Object modeling scripts:
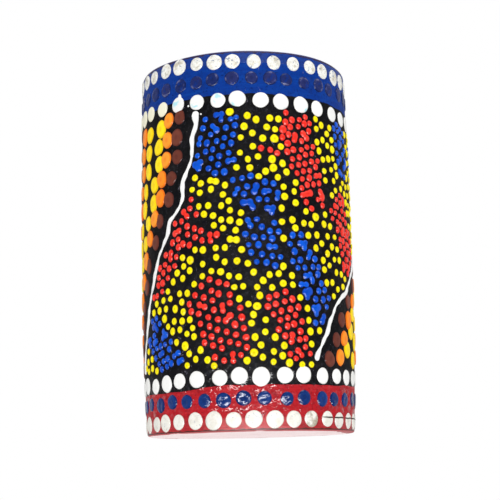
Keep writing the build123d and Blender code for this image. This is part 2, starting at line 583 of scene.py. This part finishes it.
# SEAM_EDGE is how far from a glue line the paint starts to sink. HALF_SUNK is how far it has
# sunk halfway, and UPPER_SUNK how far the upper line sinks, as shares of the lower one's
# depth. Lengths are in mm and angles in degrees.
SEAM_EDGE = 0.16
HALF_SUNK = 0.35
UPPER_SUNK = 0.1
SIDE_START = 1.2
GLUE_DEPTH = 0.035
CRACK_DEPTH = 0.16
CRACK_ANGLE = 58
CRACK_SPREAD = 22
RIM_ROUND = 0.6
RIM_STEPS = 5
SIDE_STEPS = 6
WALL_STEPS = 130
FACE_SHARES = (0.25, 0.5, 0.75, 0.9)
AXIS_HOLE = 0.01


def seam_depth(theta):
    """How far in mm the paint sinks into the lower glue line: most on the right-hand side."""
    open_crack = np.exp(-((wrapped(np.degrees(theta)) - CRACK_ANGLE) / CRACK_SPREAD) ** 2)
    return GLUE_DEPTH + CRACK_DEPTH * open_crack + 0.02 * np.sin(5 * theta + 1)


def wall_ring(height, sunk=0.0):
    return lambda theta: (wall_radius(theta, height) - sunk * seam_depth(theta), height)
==
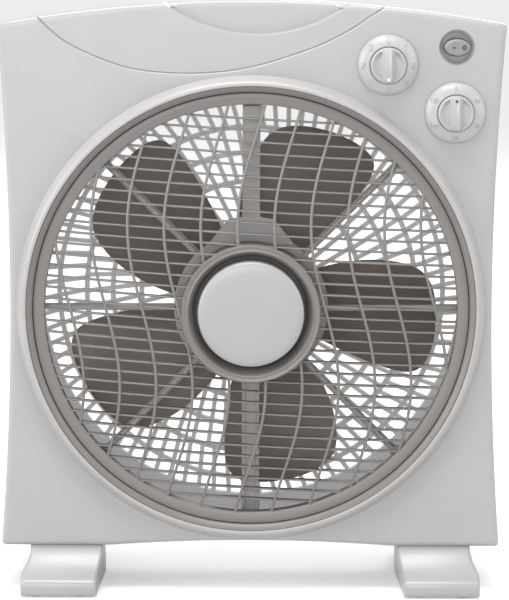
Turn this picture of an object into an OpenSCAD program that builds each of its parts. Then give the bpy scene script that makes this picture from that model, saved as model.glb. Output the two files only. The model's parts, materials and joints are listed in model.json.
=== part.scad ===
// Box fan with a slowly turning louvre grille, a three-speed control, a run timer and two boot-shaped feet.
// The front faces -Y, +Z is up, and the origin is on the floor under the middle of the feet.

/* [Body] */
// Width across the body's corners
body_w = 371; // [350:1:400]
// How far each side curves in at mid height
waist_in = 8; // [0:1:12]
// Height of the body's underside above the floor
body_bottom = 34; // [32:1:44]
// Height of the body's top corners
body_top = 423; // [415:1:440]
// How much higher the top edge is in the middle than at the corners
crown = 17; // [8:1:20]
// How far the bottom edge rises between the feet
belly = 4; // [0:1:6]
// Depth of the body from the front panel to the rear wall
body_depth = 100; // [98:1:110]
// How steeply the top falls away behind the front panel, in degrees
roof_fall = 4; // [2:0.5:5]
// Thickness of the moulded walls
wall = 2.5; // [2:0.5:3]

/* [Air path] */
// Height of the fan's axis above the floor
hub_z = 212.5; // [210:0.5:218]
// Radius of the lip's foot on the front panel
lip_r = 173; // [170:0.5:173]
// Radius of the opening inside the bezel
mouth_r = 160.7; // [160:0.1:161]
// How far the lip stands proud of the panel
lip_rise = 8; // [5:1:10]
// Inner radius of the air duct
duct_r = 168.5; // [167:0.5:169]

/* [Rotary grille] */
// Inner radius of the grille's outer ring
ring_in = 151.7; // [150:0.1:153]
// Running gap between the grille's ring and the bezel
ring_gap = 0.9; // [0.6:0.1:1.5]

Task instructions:
Can you repeat, word for word, every line above from the one containing "Keep writing the" down to the one containing "return lambda theta: (wall_radius(theta, height)", including both?

Response to this task:
Keep writing the build123d and Blender code for this image. This is part 2, starting at line 583 of scene.py. This part finishes it.
# SEAM_EDGE is how far from a glue line the paint starts to sink. HALF_SUNK is how far it has
# sunk halfway, and UPPER_SUNK how far the upper line sinks, as shares of the lower one's
# depth. Lengths are in mm and angles in degrees.
SEAM_EDGE = 0.16
HALF_SUNK = 0.35
UPPER_SUNK = 0.1
SIDE_START = 1.2
GLUE_DEPTH = 0.035
CRACK_DEPTH = 0.16
CRACK_ANGLE = 58
CRACK_SPREAD = 22
RIM_ROUND = 0.6
RIM_STEPS = 5
SIDE_STEPS = 6
WALL_STEPS = 130
FACE_SHARES = (0.25, 0.5, 0.75, 0.9)
AXIS_HOLE = 0.01


def seam_depth(theta):
    """How far in mm the paint sinks into the lower glue line: most on the right-hand side."""
    open_crack = np.exp(-((wrapped(np.degrees(theta)) - CRACK_ANGLE) / CRACK_SPREAD) ** 2)
    return GLUE_DEPTH + CRACK_DEPTH * open_crack + 0.02 * np.sin(5 * theta + 1)


def wall_ring(height, sunk=0.0):
    return lambda theta: (wall_radius(theta, height) - sunk * seam_depth(theta), height)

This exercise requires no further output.